Dans l’intérieur du prince de Conti, à côté de Guilleragues et de Sarasin, était un personnage qu’il est temps d’introduire sur la scène, plus honnête à la fois et plus habile, et qui ne se pouvait contenter du triste rôle de complaisant du prince : nous voulons parler de l’abbé de Cosnac, aumônier de la maison. Comme il le dit lui-même dans ses mémoires récemment publiés[1], il était naturellement aussi porté à l’ambition qu’éloigné des intrigues d’amour. C’était un ecclésiastique gascon, très fin et très avisé, évitant le scandale, mais cherchant par-dessus tout à faire son chemin. Il se tint quelque temps prudemment dans l’ombre et attendit que son heure fût venue. Il ne favorisa ni les désordres du jeune prince, ni les déplorables querelles que le frère faisait à la sœur. Dans tout le cours de ses mémoires, il ne lui échappe pas le plus petit mot contre Mme de Longueville, dont l’inimitié de La Rochefoucauld eût pu faire son profit; il ne parle d’elle qu’avec un entier respect: seulement, au lieu de l’aider à ressaisir son influence sur le prince de Conti, il se réserva de le conduire lui-même, et il le conduisit peu à peu dans une route tout opposée à celle que suivait Mme de Longueville.

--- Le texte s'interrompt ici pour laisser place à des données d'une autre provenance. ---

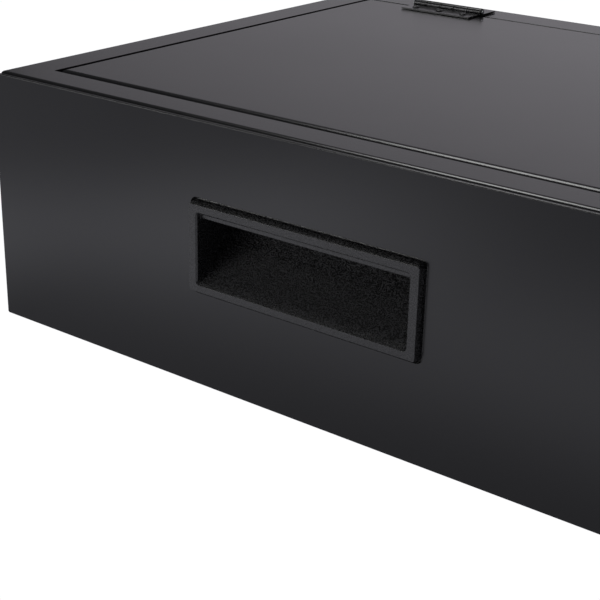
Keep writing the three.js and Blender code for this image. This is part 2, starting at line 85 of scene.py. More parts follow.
def gridMesh(name, points, wrapRows=False, capFirst=False, capLast=False):
    # A grid of points (rows, columns, xyz) as quads, closed round its columns. Rows may close too,
    # and the first and last row may be capped with one flat face.
    rows, columns = points.shape[:2]
    index = np.arange(rows * columns).reshape(rows, columns)
    lower = index if wrapRows else index[:-1]
    upper = np.roll(index, -1, 0) if wrapRows else index[1:]
    quads = np.stack([lower, np.roll(lower, -1, 1), np.roll(upper, -1, 1), upper], -1).reshape(-1, 4)
    faces = quads.tolist()
    if capFirst:
        faces.append(index[0, ::-1].tolist())
    if capLast:
        faces.append(index[-1].tolist())
    vertices = points.reshape(-1, 3)
    a, b, c = (vertices[quads[:, k]] for k in (0, 1, 2))
    d = vertices[quads[:, 3]]
    volume = np.einsum("ij,ij->", a, np.cross(b, c)) + np.einsum("ij,ij->", a, np.cross(c, d))
    if capFirst:
        volume += fanVolume(points[0, ::-1])
    if capLast:
        volume += fanVolume(points[-1])
    if volume < 0:
        faces = [face[::-1] for face in faces]
    mesh = bpy.data.meshes.new(name)
    mesh.from_pydata(vertices.tolist(), [], faces)
    mesh.validate()
    return mesh


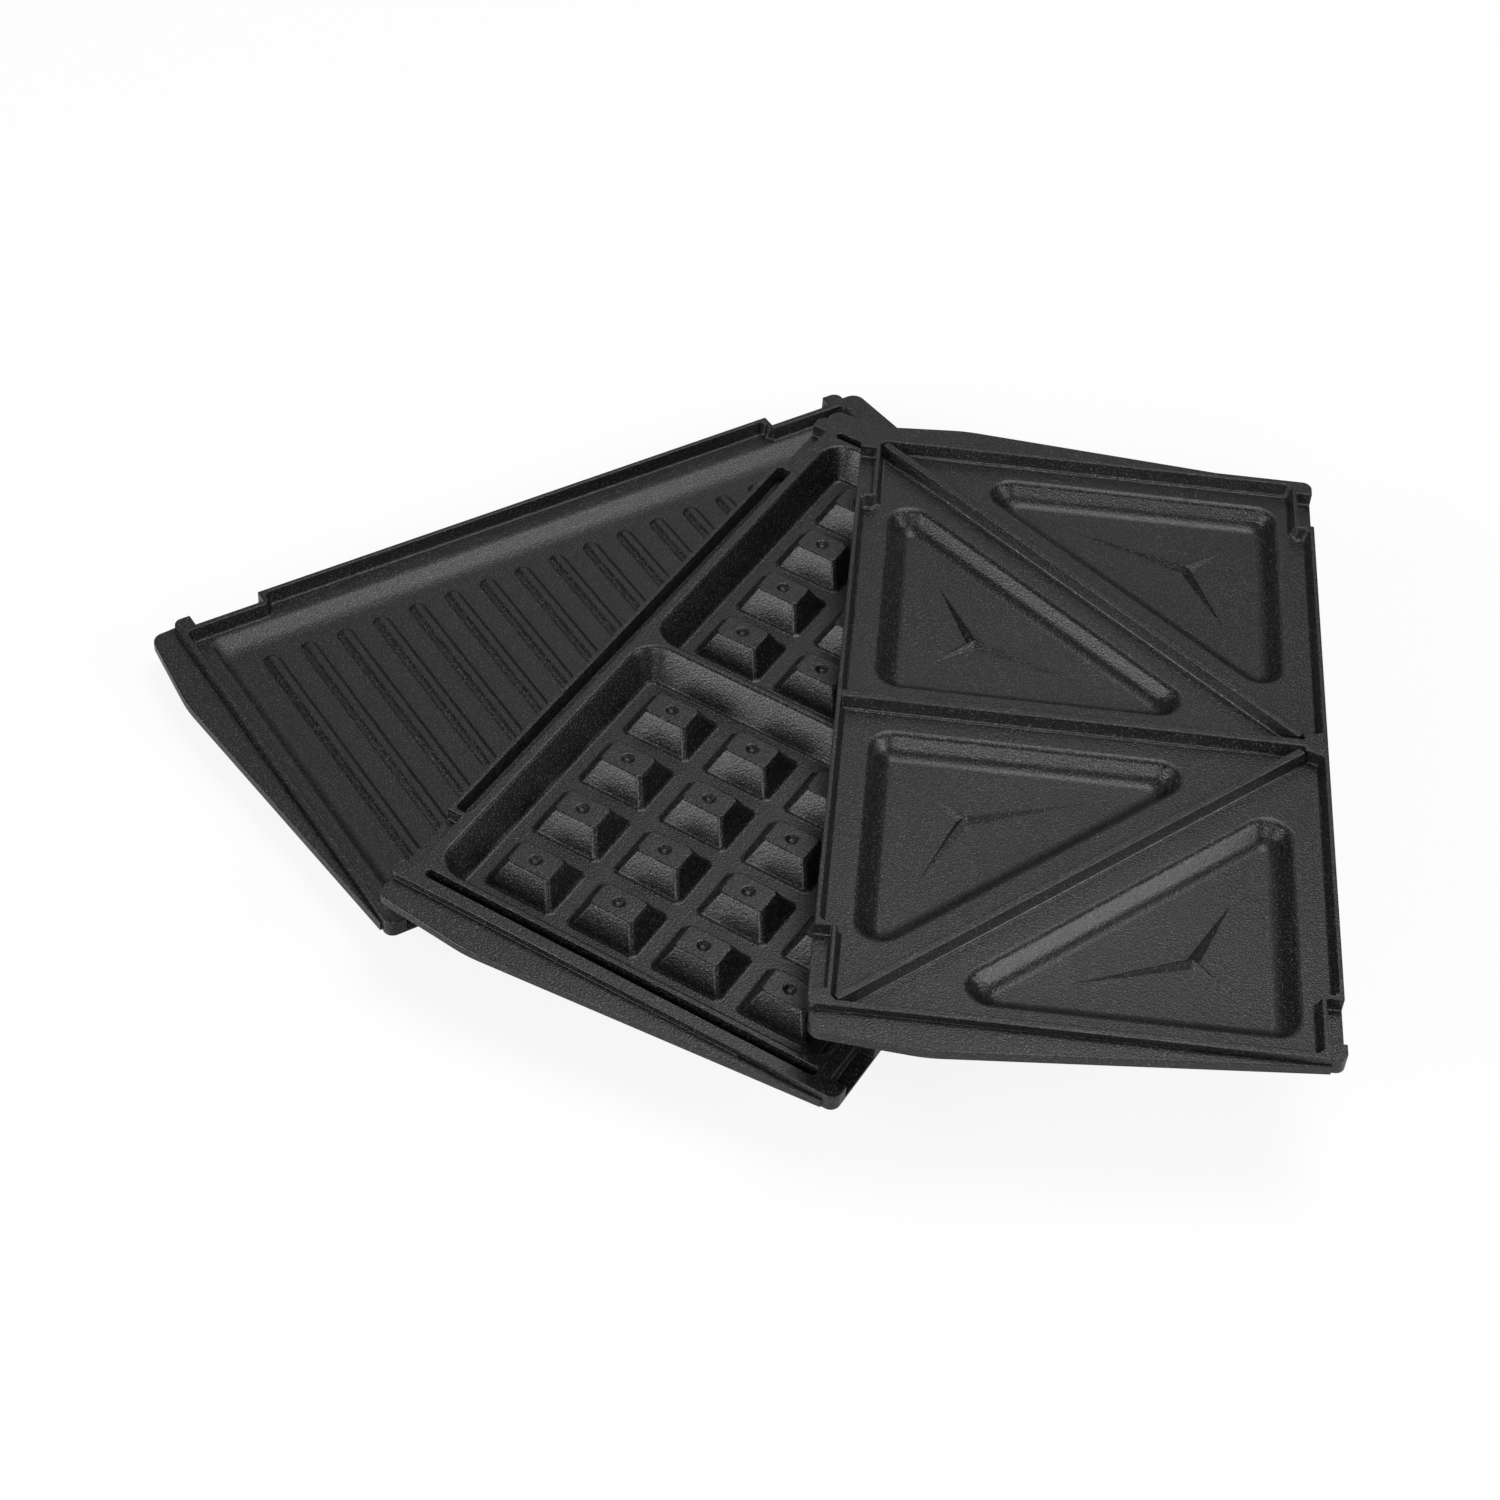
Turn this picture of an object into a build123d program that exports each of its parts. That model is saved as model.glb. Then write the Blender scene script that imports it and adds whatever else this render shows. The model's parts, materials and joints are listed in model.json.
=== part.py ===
from build123d import *
import math
import os

# Three interchangeable cooking plates of one cooker, each a single aluminium casting.
# They lie fanned out on each other: grill plate below, waffle plate on it, sandwich plate on top.
# Each plate is drawn in its own frame: X across its width, Y along its length, Z = 0 at its rim.
# All sizes are in millimetres, all angles in degrees.

# Outline that every plate shares
plate_length = 220.0
plate_width = 130.0
plate_depth = 12.0          # from the rim to the flat foot, the same for all three
corner_radius = 2.6
edge_depth = 4.8            # depth of the outer edge below the rim
underside_slope = 45.0      # slope of the underside, away from the outer edge
underside_corner_radius = 9.0

# Locating notches beside the four corners
notch_start = 5.4           # from the short end to the notch
catch_notch_length = 20.6   # the pair on the long side that the cooker's hinge takes
clip_notch_length = 14.2    # the pair on the long side that the cooker's clips take
notch_width = 4.4           # into the long side
notch_drop = 4.0            # from the rim down to the notch's shelf

# Grip flange along each short end, wide at one corner and running out at the other
flange_drop = 2.1           # from the rim down to the flange
flange_first_reach = 6.8
flange_widest_reach = 9.4
flange_last_reach = 0.6
flange_first_edge = 0.8     # from the long side to where the flange begins
flange_widest_edge = 29.6   # from the same long side to its widest point
flange_last_edge = 3.6      # from the other long side to where it ends
flange_corner_radius = 3.6
flange_widest_radius = 40.0

# Rim wall round the food side
rim_wall = 1.3
end_wall = 1.9
wall_draft = 13.0
wall_corner = 1.3           # bevel of the recess's corners

# Underside: a shallow relief leaves a raised track for the heating element to press on
relief_depth = 0.8
foot_band = 5.0             # raised band round the underside
heater_track_width = 8.0
heater_track_length = 150.0
heater_track_span = 62.0
sensor_pad_diameter = 18.0

# Grill plate
grill_ledge_drop = 4.0
grill_floor_drop = 6.0
grill_ledge_side = 8.0      # from the long side to the top of the sloped border
grill_ledge_end = 6.6       # from the short end to the same line
grill_floor_side = 14.2     # from the long side to the flat floor
grill_floor_end = 9.4       # from the short end to the flat floor
grill_floor_radius = 4.0
rib_count = 17
rib_pitch = 11.26
rib_length = 91.2
rib_width = 4.8
rib_end_sides = 7           # flat facets that make up a rib's round end
rib_height = 1.4
rib_draft = 36.0

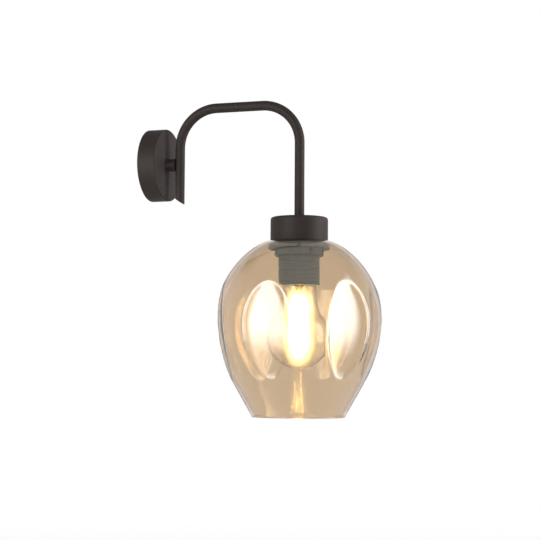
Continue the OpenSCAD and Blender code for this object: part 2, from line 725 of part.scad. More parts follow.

L’abbé de Cosnac reconnut aisément que la fronde était perdue, que, vaincue à Paris, elle penchait de plus en plus à Bordeaux vers sa ruine, et que pour sa fortune il n’avait rien à attendre de ce côté-là : il conçut donc la pensée de se relever auprès de la cour, de gagner ses bonnes grâces en lui ménageant la conquête d’un prince du sang, et cette entreprise une fois arrêtée dans son esprit, il y travailla avec une persévérance et une adresse merveilleuses. Il s’en ouvrit à l’un de ses amis, le marquis de Chouppes, entré avec son régiment au service des princes, et qui ne demandait pas mieux que d’en sortir, croyant avoir à se plaindre de Marsin. Cos-

  1. Mémoires de Daniel de Cosnac, archevêque d’Aix, etc., 2 vol. in-8o, Paris 1852. C’est de ces mémoires que nous avons tiré ce qui précède sur Chémeraut et sur la liaison du prince de Conti avec Mme de Calvimont.